» WORK TO COMPLETE: The material below contains a line with "base_front();" and a line with "# sheets, the". Copy exactly those two lines and all lines between them.

» LISTED RECORDS:
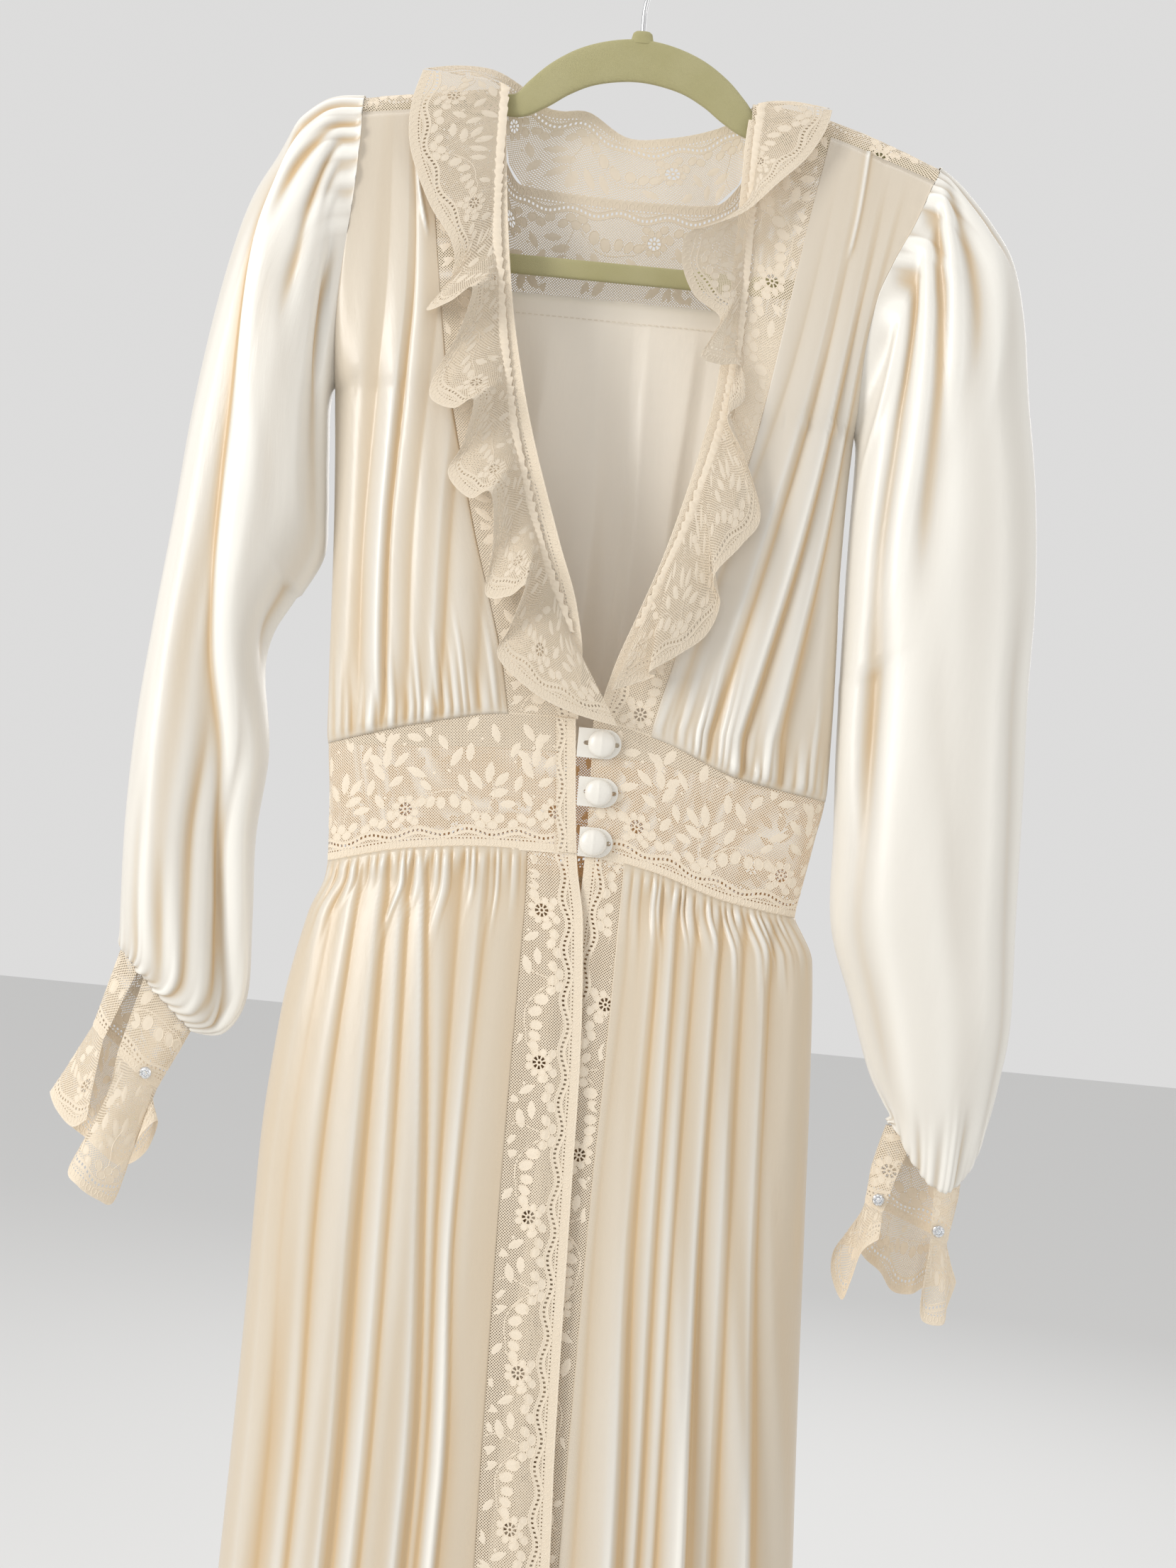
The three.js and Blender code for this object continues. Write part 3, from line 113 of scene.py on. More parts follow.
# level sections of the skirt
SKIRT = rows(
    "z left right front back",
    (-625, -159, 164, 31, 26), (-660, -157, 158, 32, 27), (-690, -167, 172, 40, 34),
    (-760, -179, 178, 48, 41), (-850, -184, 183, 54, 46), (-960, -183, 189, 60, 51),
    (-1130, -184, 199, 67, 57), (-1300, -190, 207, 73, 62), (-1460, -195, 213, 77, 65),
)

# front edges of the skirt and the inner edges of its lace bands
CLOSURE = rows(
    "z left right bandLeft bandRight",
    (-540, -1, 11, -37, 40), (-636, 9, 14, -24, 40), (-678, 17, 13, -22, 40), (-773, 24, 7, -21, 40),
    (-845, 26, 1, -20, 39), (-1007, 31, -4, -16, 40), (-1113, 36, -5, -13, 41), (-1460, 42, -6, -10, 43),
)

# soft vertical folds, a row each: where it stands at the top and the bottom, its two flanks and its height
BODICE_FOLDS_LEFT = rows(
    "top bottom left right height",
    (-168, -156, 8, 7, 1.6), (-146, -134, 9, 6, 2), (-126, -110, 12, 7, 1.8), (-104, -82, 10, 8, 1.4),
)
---
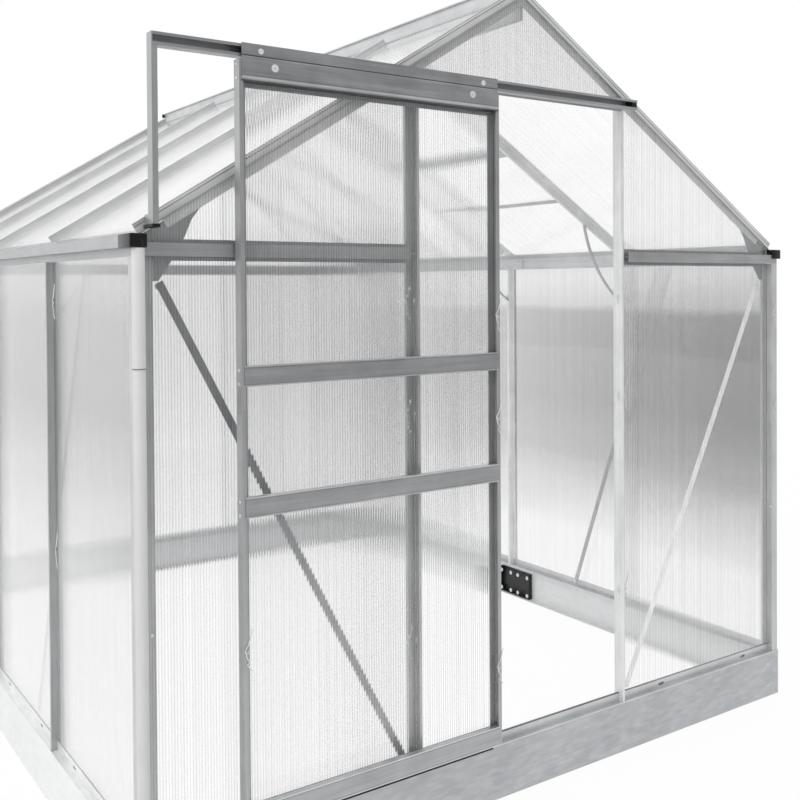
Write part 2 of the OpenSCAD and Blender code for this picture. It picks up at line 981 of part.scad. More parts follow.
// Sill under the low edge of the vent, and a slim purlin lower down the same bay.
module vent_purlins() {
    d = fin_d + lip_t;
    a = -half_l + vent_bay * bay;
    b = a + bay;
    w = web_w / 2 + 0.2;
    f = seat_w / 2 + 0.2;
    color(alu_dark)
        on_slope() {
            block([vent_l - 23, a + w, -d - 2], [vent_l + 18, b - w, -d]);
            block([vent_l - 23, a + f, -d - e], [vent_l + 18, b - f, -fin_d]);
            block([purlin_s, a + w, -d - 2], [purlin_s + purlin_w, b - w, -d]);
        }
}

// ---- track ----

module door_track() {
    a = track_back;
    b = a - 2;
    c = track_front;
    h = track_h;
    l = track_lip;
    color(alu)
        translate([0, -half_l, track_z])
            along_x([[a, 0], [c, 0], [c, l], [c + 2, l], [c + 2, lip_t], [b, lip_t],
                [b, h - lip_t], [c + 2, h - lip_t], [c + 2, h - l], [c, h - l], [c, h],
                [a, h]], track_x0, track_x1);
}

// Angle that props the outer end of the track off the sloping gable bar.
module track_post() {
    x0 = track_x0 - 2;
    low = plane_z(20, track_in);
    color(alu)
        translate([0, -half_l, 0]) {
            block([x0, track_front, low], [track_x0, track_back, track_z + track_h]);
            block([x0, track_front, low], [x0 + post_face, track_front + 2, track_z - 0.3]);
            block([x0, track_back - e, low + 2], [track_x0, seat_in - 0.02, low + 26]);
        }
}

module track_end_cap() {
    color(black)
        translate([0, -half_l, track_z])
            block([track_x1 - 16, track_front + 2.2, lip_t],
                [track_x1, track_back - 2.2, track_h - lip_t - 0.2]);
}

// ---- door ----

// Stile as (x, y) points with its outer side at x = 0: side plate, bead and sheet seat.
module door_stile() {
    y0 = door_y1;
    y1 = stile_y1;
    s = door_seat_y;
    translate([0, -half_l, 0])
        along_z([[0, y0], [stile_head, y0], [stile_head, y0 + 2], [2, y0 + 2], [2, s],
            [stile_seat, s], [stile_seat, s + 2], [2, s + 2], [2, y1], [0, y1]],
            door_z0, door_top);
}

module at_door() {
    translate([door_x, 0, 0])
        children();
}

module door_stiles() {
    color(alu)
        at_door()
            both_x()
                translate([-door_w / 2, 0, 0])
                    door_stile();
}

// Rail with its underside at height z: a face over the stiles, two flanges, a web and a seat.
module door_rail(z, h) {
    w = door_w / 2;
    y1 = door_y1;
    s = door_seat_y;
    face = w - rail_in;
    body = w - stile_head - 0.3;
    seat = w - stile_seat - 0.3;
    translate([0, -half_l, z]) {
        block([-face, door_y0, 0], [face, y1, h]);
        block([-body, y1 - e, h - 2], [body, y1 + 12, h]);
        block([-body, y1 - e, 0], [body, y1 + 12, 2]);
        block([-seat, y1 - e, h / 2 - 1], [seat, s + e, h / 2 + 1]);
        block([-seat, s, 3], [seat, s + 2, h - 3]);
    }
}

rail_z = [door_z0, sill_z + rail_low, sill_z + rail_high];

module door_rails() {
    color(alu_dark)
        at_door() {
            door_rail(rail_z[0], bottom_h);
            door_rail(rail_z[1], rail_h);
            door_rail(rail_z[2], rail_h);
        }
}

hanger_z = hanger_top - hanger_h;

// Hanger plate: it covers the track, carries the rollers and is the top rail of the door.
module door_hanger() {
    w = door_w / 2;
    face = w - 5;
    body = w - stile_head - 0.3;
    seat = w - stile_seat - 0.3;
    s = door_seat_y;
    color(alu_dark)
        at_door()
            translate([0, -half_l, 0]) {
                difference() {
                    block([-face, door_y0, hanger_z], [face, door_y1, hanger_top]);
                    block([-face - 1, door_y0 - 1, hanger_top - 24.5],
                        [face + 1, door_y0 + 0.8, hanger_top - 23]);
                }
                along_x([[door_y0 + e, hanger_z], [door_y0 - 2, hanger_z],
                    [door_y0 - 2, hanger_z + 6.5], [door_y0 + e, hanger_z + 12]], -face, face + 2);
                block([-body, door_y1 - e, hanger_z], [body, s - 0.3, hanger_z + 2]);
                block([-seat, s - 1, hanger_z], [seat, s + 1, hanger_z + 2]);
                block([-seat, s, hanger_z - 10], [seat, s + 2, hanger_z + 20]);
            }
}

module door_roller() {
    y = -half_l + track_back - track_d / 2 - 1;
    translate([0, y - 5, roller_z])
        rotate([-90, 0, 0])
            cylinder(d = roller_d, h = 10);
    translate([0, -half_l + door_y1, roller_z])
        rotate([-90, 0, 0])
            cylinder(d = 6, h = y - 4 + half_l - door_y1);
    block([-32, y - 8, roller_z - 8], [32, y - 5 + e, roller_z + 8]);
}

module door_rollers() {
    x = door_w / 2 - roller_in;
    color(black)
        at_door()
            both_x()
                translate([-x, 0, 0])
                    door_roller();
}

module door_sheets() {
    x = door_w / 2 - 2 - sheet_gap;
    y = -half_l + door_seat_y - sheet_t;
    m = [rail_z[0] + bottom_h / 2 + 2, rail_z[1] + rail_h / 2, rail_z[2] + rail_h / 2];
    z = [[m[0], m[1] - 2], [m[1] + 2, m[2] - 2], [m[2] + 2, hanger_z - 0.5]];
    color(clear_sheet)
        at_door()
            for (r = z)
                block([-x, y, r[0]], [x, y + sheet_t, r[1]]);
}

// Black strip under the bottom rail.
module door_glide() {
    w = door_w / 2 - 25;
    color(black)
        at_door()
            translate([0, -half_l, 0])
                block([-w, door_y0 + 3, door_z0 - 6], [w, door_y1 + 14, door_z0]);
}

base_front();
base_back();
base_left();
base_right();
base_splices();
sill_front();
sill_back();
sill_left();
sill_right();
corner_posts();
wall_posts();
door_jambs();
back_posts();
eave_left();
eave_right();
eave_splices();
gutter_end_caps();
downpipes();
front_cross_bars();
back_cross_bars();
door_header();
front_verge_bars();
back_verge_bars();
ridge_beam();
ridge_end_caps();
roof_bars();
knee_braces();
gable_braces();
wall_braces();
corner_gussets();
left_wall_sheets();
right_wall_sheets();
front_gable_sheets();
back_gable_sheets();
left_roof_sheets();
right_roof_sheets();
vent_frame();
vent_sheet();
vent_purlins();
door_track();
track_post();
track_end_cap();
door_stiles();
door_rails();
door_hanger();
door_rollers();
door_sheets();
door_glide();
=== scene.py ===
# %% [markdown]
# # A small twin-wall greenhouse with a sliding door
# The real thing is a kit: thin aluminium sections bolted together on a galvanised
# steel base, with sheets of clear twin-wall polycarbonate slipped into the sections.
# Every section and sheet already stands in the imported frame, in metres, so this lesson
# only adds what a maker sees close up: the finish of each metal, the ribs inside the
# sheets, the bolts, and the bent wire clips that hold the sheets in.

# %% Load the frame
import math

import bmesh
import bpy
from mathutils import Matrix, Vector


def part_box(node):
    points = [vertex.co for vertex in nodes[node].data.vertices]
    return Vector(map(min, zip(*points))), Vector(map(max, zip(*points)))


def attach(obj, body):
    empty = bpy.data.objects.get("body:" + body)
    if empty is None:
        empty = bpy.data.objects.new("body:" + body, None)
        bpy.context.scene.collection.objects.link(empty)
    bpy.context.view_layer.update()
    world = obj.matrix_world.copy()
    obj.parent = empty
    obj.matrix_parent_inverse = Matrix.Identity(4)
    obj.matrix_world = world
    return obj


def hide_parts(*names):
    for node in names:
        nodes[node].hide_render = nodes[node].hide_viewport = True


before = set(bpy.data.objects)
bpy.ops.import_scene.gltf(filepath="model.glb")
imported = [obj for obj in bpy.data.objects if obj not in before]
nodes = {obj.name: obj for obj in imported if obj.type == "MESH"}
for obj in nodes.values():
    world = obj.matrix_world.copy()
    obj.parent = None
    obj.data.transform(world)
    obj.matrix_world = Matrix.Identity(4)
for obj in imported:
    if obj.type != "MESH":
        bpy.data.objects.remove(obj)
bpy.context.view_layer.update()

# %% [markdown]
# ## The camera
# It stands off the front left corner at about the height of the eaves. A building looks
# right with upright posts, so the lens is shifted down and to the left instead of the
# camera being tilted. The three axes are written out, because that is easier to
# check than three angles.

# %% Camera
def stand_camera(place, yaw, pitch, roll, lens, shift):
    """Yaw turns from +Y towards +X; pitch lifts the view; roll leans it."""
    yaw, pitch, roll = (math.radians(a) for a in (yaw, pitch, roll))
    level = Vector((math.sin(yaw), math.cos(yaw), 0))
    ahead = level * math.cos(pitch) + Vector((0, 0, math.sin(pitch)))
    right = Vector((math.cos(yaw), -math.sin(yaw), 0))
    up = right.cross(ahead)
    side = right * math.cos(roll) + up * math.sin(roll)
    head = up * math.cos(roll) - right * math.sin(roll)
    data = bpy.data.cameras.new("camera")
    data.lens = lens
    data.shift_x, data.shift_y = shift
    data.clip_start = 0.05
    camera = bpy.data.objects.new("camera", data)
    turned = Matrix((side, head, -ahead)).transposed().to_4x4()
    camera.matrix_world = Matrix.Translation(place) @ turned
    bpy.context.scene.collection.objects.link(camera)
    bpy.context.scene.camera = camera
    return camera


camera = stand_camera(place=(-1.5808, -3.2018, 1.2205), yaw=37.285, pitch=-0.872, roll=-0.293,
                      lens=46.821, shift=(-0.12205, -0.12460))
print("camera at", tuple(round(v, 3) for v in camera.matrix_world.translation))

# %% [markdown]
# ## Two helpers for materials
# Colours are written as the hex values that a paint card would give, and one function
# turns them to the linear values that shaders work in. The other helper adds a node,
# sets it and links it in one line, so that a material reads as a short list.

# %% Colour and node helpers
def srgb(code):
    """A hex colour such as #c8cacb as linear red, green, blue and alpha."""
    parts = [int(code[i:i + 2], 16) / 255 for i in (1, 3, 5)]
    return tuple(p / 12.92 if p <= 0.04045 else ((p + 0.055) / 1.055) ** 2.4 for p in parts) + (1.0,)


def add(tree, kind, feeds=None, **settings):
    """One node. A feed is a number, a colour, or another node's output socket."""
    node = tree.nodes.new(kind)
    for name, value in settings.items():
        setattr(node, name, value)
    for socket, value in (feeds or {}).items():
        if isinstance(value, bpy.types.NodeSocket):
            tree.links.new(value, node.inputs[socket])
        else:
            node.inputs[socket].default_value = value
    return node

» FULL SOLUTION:
base_front();
base_back();
base_left();
base_right();
base_splices();
sill_front();
sill_back();
sill_left();
sill_right();
corner_posts();
wall_posts();
door_jambs();
back_posts();
eave_left();
eave_right();
eave_splices();
gutter_end_caps();
downpipes();
front_cross_bars();
back_cross_bars();
door_header();
front_verge_bars();
back_verge_bars();
ridge_beam();
ridge_end_caps();
roof_bars();
knee_braces();
gable_braces();
wall_braces();
corner_gussets();
left_wall_sheets();
right_wall_sheets();
front_gable_sheets();
back_gable_sheets();
left_roof_sheets();
right_roof_sheets();
vent_frame();
vent_sheet();
vent_purlins();
door_track();
track_post();
track_end_cap();
door_stiles();
door_rails();
door_hanger();
door_rollers();
door_sheets();
door_glide();
=== scene.py ===
# %% [markdown]
# # A small twin-wall greenhouse with a sliding door
# The real thing is a kit: thin aluminium sections bolted together on a galvanised
# steel base, with sheets of clear twin-wall polycarbonate slipped into the sections.
# Every section and sheet already stands in the imported frame, in metres, so this lesson
# only adds what a maker sees close up: the finish of each metal, the ribs inside the
# sheets, the bolts, and the bent wire clips that hold the sheets in.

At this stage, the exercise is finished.